Short task> Using the listing below, extract each line that has the word "from" in it.

+--

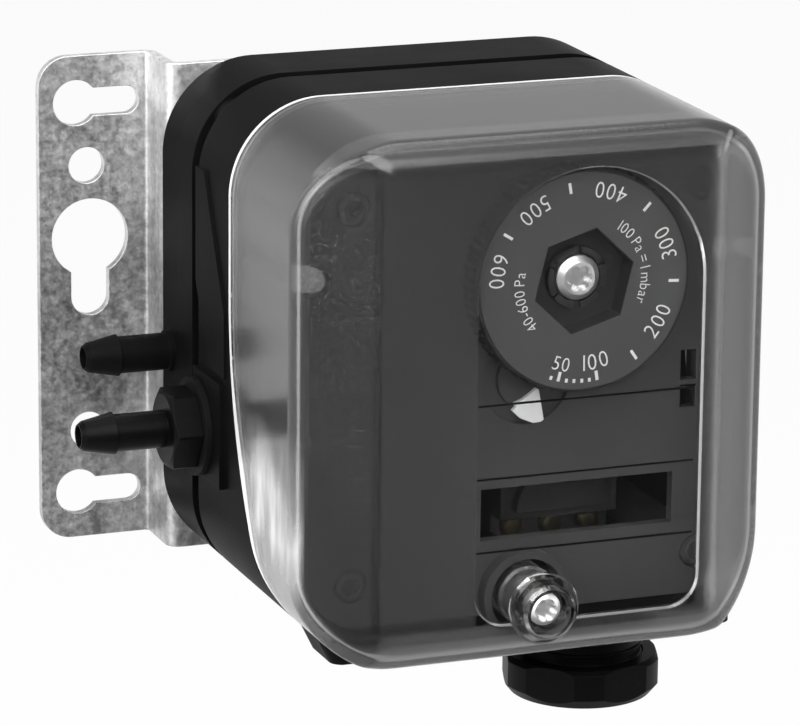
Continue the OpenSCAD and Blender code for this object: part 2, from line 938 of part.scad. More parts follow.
// Contact guard inside the hood: a tub with its open side to the back
module inner_cover() {
  guide = 9.4;
  color([0.2, 0.2, 0.21])
    intersection() {
      hood_form(hood_t + guard_gap);
      difference() {
        union() {
          guard_skirt();
          fwd(cover_face_d - cover_t)
            linear_extrude(cover_t)
              guard_plan();
          fwd(guard_post_d)
            linear_extrude(cover_face_d - guard_post_d)
              guard_points(post_r);
          fwd(cover_face_d - 19.4)
            translate([dial_x - guide / 2 - 1.8, dial_z - guide / 2 - 1.8, 0])
              cube([guide + 3.6, guide + 3.6, 18]);
          fwd(cover_face_d)
            translate([screw_x, screw_z, 0])
              cylinder(h = 2.4, r = sleeve_r + 2.9);
        }
        fwd(cover_face_d - 20)
          translate([dial_x - guide / 2, dial_z - guide / 2, 0])
            cube([guide, guide, 20 - cover_t]);
        fwd(cover_face_d - 3)
          translate([dial_x, dial_z, 0])
            cylinder(h = 6, r = spindle_r + spindle_play);
        fwd(rim_d)
          linear_extrude(cover_face_d - rim_d + 1)
            side_slots();
        fwd(rim_d)
          translate([screw_x, screw_z, 0])
            cylinder(h = cover_face_d - rim_d + 6, r = sleeve_r + 1.6);
        fwd(cover_face_d - 3)
          translate([dial_x - window_r + slot_in, switch_z - 9.4, 0])
            cube([2 * window_r - slot_in - 0.6, 8.2, 6]);
        for (z = [[-6, 3.6], [-1.6, 4.8]])
          fwd(cover_face_d - 3)
            translate([dial_x + window_r + 0.4, z[0], 0])
              cube([2.6, z[1], 6]);
        fwd(cover_face_d - 0.7)
          translate([well_x, well_z, 0])
            difference() {
              cylinder(h = 2, r = 7.2);
              translate([0, 0, -1])
                cylinder(h = 4, r = 4.8);
            }
        fwd(guard_post_d - 1)
          linear_extrude(cover_face_d - guard_post_d + 3)
            guard_points(1.5);
        fwd(cover_face_d - 1.2)
          linear_extrude(3)
            guard_points(2.7);
        translate([gland_x, -gland_d, -body_bottom])
          cylinder(h = 9, r = gland_r - 2.4);
      }
    }
}

// Where the contact guard is screwed to the base
module guard_points(r) {
  for (p = guard_places)
    translate(p)
      circle(r);
}

module guard_screws() {
  color([0.13, 0.13, 0.14])
    for (p = guard_places)
      fwd(cover_face_d - 1.2)
        translate(p)
          screw(1.25, cover_face_d - guard_post_d + 3, 2.4, 1.4, 1.3);
}

// Round plate with a finely milled edge and a deep hexagon in its middle
module setting_dial() {
  skirt = dial_t - 1.6;
  tip = dial_r;
  root = dial_r - 0.6;
  step = 360 / notches;
  color([0.33, 0.33, 0.34])
    fwd(dial_back_d)
      translate([dial_x, dial_z, 0])
        difference() {
          union() {
            linear_extrude(skirt)
              polygon([for (i = [0 : notches - 1], k = [0 : 3])
                let (a = step * (i + [0, 0.4, 0.5, 0.9][k]), r = k < 2 ? tip : root)
                  [r * cos(a), r * sin(a)]]);
            translate([0, 0, skirt])
              cylinder(h = dial_t - skirt - 0.3, r = root + 0.2, $fn = 120);
            cylinder(h = dial_t, r = root - 0.2, $fn = 120);
          }
          translate([0, 0, dial_t - hex_in])
            rotate(16.5)
              cylinder(h = hex_in + 1, r = hex_r, $fn = 6);
          translate([0, 0, -1])
            cylinder(h = 8, r = 1.3);
          translate([0, 0, -1])
            cylinder(h = 1.6, r = spindle_r + 0.3, $fn = 6);
        }
}

// Spindle with a hexagonal neck in the dial; the spring seat runs on it
module dial_spindle() {
  tail_d = seat_d - 4;
  neck = 0.5;
  color("silver")
    difference() {
      union() {
        fwd(tail_d)
          translate([dial_x, dial_z, 0])
            cylinder(h = dial_back_d - tail_d, r = spindle_r);
        fwd(dial_back_d - eps)
          translate([dial_x, dial_z, 0])
            cylinder(h = neck, r = spindle_r + 0.2, $fn = 6);
      }
      fwd(dial_back_d - 8)
        translate([dial_x, dial_z, 0])
          cylinder(h = 10, r = 1.2);
    }
}

// Black ring of raised segments round the dial's screw
module dial_ring() {
  floor_z = dial_face_d - hex_in;
  color([0.05, 0.05, 0.05])
    fwd(floor_z)
      translate([dial_x, dial_z, 0])
        difference() {
          union() {
            cylinder(h = 0.6, r = dial_screw_r + 1.4);
            for (a = [0 : 60 : 300])
              rotate(a)
                translate([0, 0, 0.6])
                  linear_extrude(0.7)
                    intersection() {
                      circle(dial_screw_r + 1.4);
                      polygon([[0, 0], [8, -3.4], [8, 3.4]]);
                    }
          }
          translate([0, 0, -1])
            cylinder(h = 4, r = dial_screw_r + 0.3);
        }
}

module dial_screw() {
  color("gainsboro")
    fwd(dial_face_d - hex_in)
      translate([dial_x, dial_z, 0])
        screw(1.1, 7, dial_screw_r, 2.2, dial_screw_r * 0.55);
}

// White arrow that points at the dial's edge
module pointer_arrow() {
  color("white")
    fwd(cover_face_d)
      translate([well_x, well_z, 0])
        linear_extrude(0.8)
          polygon([[1.3, -1.5], [1.7, -1.7], [2.6, -6.5], [2.1, -6.85], [0.8, -6.9], [-1.3, -6],
            [-2.6, -4.7], [-1.9, -4.1], [-2.6, -3.7], [-1, -3.1], [0.1, -2.4]]);
}

// Square nut that carries the front end of the range spring
module spring_seat() {
  color("goldenrod")
    fwd(seat_d)
      translate([dial_x, dial_z, 0])
        difference() {
          union() {
            translate([-4.4, -4.4, 0])
              cube([8.8, 8.8, 2.6]);
            translate([0, 0, -0.8])
              cylinder(h = 1, r = spring_r - wire_r - 0.15);
          }
          translate([0, 0, -2])
            cylinder(h = 6, r = spindle_r + spindle_play);
        }
}

// Round wire carried along a helix with closed end coils
module range_spring() {
  start = lever_front_d + wire_r + 0.1;
  finish = seat_d - wire_r - 0.1;
  sides = 8;
  per_turn = 18;
  steps = coils * per_turn;
  rise = finish - start;
  function level(i) =
    let (u = i / steps, lead = 1 / coils)
      start + rise * (u < lead ? 0.35 * u * u / lead
        : u > 1 - lead ? 1 - 0.35 * (1 - u) * (1 - u) / lead
        : 0.35 * lead + (u - lead) * (1 - 0.7 * lead) / (1 - 2 * lead));
  points = [for (i = [0 : steps], k = [0 : sides - 1])
    let (a = 360 * i / per_turn, b = 360 * k / sides, r = spring_r + wire_r * cos(b))
      [dial_x + r * cos(a), -level(i) - wire_r * sin(b), dial_z + r * sin(a)]];
  faces = concat([[for (k = [sides - 1 : -1 : 0]) k]],
    [for (i = [0 : steps - 1], k = [0 : sides - 1])
      let (n = (k + 1) % sides)
        [i * sides + k, i * sides + n, (i + 1) * sides + n, (i + 1) * sides + k]],
    [[for (k = [0 : sides - 1]) steps * sides + k]]);
  color("silver")
    polyhedron(points, faces, convexity = 6);
}

module switch_lever() {
  color("lightsteelblue")
    difference() {
      union() {
        translate([-lever_w / 2, -lever_d, pivot_z])
          rotate([0, 90, 0])
            cylinder(h = lever_w, r = 2);
        fwd(lever_d)
          translate([-lever_w / 2, switch_z - 3, 0])
            cube([lever_w, pivot_z - switch_z + 3, lever_t]);
        fwd(lever_d)
          translate([-lever_w / 2, dial_z - 7, 0])
            cube([lever_w / 2 + dial_x + 4.6, 14, lever_t]);
        fwd(lever_front_d)
          translate([dial_x, dial_z, 0])
            cylinder(h = 0.9, r = spring_r - wire_r - 0.4);
      }
      translate([-lever_w, -lever_d, pivot_z])
        rotate([0, 90, 0])
          cylinder(h = 2 * lever_w, r = 1.03);
    }
}

module lever_pin() {
  color("gray")
    translate([-lever_w / 2 - ear_w - 0.5, -lever_d, pivot_z])
      rotate([0, 90, 0])
        cylinder(h = lever_w + 2 * ear_w + 1, r = 0.98);
}

module microswitch() {
  color([0.1, 0.1, 0.12])
    fwd(switch_d)
      difference() {
        union() {
          translate([-switch_w / 2, switch_z - switch_h / 2, 0])
            cube([switch_w, switch_h, switch_t]);
          for (i = [-1 : 1])
            translate([i * (switch_w / 2 - 3) - 1.6, switch_z - 0.25, switch_t - 0.1])
              cube([3.2, 0.5, 4]);
        }
        translate([0, switch_z, -1])
          cylinder(h = 4.4, r = button_r + pin_play);
      }
}

module switch_button() {
  color("firebrick")
    fwd(lever_front_d + seat)
      translate([0, switch_z, 0])
        cylinder(h = switch_d - lever_front_d - seat + 1.6, r = button_r);
}

module terminal_block() {
  color([0.45, 0.45, 0.46])
    fwd(works_d)
      difference() {
        union() {
          translate([block_x, block_z, 0])
            cube([terminal_w, terminal_h, terminal_d - 6]);
          translate([block_x, block_z + 4.4, terminal_d - 7])
            cube([terminal_w, terminal_h - 4.4, 5]);
          translate([block_x + terminal_w / 2, block_z + 6, terminal_d - 6])
            intersection() {
              cylinder(h = 6, r = terminal_w * 0.4);
              translate([-terminal_w, 0, 0])
                cube([2 * terminal_w, terminal_h - 6, 6]);
            }
        }
        for (i = [0 : terminals - 1])
          translate([terminal_x(i), block_z + 2.2, terminal_d - 12])
            cylinder(h = 8, r = 1);
        for (i = [0 : terminals - 1])
          translate([terminal_x(i), block_z - 1, 5])
            rotate([-90, 0, 0])
              cylinder(h = 8, r = 1.6);
      }
}

function terminal_x(i) = block_x + terminal_w * (i + 0.5) / terminals;

module terminal_screws() {
  color("gold")
    for (i = [0 : terminals - 1])
      fwd(works_d + terminal_d - 6)
        translate([terminal_x(i), block_z + 2.2, 0])
          screw(0.9, 4, 1.9, 1.3);
}

// Sighting lines: three fine grooves across the back of the pane
module sighting_lines() {
  for (i = [0 : 2])
    translate([dial_x - window_r + 0.5, -pane_d - 0.25, -0.6 - i * line_pitch - 0.15])
      cube([2 * window_r - 1, 1, 0.3]);
}

module hood() {
  color([0.75, 0.77, 0.8, 0.45])
    difference() {
      union() {
        intersection() {
          difference() {
            hood_form();
            hood_form(hood_t);
          }
          rim_space(hood_gap);
        }
        fwd(pillar_d + seat)
          translate([screw_x, screw_z, 0])
            cylinder(h = front_d - pillar_d - seat + sleeve_out, r = sleeve_r);
        fwd(pane_d)
          translate([screw_x, screw_z, 0])
            cylinder(h = hood_t + 0.9, r = sleeve_r + 1.3);
      }
      fwd(front_d - window_in)
        linear_extrude(window_in + 1)
          difference() {
            window_shape();
            translate([screw_x, screw_z])
              circle(sleeve_r + 1.3);
          }
      sighting_lines();
      fwd(pillar_d - 1)
        translate([screw_x, screw_z, 0])
          cylinder(h = 40, r = 1.9);
      fwd(pillar_d + seat - 1)
        translate([screw_x, screw_z, 0])
          cylinder(h = head_seat_d - pillar_d - 2, r = 2.9);
      fwd(head_seat_d)
        translate([screw_x, screw_z, 0])
          cylinder(h = 10, r = sleeve_r - 1);
    }
}

module cover_screw() {
  color("gainsboro")
    fwd(head_seat_d)
      translate([screw_x, screw_z, 0])
        screw(1.5, head_seat_d - pillar_d + 9, 2.6, 2, 1.7);
}

module gland_nut() {
  color([0.06, 0.06, 0.07])
    translate([gland_x, -gland_d, -nut_top - nut_h])
      difference() {
        intersection() {
          rotate(14)
            cylinder(h = nut_h, r = nut_af / sqrt(3), $fn = 6);
          rotate_extrude($fn = 96)
            polygon([[0, 0], [nut_af / 2 - 0.6, 0], [nut_af / 2 + 0.7, 1.6],
              [nut_af / 2 + 0.7, nut_h - 0.7], [nut_af / 2, nut_h], [0, nut_h]]);
        }
        translate([0, 0, nut_h - nut_grip])
          cylinder(h = nut_h, r = gland_r + 0.1);
        translate([0, 0, -1])
          cylinder(h = nut_h + 2, r = cable_r + 1);
      }
}

// Rubber ring that the gland nut squeezes round the cable
module gland_seal() {
  end_z = -body_bottom - stub_len;
  color([0.15, 0.15, 0.15])
    translate([gland_x, -gland_d, end_z - nut_seal])
      difference() {
        union() {
          cylinder(h = nut_seal, r = gland_r - 1);
          cylinder(h = 6, r = gland_r - 2.45);
        }
        translate([0, 0, -1])
          cylinder(h = 12, r = cable_r);
      }
}

mounting_bracket();
bracket_screws();
rear_cover();
housing_screws();
diaphragm();
diaphragm_plate();
push_pin();
diaphragm_housing();
switch_base();
housing_feet();
lower_hose_nipple();
nipple_washer();
cover_seal();
inner_cover();
guard_screws();
setting_dial();
dial_spindle();
dial_ring();
dial_screw();
pointer_arrow();
spring_seat();
range_spring();
switch_lever();
lever_pin();
microswitch();
switch_button();
terminal_block();
terminal_screws();
hood();
cover_screw();
gland_body();
gland_nut();
gland_seal();
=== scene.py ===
import json
import math
import bpy
import numpy as np
from mathutils import Matrix, Vector


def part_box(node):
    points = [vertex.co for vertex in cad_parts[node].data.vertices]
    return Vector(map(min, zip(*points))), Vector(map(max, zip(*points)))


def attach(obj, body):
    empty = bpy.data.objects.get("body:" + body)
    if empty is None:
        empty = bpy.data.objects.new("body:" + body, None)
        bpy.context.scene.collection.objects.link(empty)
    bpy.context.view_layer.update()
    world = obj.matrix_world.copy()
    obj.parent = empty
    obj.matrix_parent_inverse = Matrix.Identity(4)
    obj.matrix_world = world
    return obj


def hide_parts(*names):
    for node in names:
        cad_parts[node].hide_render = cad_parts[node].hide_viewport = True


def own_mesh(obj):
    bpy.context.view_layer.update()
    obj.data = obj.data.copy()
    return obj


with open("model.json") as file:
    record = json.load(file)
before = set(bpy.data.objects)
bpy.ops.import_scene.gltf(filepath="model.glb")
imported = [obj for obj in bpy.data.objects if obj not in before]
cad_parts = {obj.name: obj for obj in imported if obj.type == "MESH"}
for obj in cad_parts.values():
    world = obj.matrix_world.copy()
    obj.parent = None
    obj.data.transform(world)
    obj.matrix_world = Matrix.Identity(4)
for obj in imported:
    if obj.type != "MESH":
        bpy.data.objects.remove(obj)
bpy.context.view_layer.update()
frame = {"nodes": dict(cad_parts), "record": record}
nodes = frame["nodes"]
MM = 0.001
HALF_W, TOP, LOW, CORNER = 39.0, 41.0, 41.5, 15.0
FRONT, WALL, RIM, SWEEP_R, SWEEP_Z = 82.5, 2.0, 44.9, 68.0, 10.0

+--

Full response>
Continue the OpenSCAD and Blender code for this object: part 2, from line 938 of part.scad. More parts follow.
from mathutils import Matrix, Vector